> **EXERCISE TASK**
Of all the lines in the material, how many contain the word "frame"? State the number alone.

> **INFORMATION SHOWN**
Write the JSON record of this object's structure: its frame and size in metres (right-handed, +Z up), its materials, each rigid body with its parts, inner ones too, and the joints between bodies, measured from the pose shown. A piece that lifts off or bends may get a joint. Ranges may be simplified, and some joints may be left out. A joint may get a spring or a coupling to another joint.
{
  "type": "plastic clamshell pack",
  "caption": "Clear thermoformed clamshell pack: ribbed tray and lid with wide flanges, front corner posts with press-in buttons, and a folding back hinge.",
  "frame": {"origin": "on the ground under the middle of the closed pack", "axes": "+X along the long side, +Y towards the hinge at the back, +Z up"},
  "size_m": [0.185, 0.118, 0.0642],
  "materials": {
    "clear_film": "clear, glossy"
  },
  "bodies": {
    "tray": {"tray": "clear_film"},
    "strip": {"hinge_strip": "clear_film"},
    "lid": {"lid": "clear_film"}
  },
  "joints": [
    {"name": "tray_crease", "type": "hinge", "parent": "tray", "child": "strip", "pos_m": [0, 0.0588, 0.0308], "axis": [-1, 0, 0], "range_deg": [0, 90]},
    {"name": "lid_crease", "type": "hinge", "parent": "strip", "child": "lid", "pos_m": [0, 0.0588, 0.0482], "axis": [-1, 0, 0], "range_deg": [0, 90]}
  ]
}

> **ANSWER BELOW**
2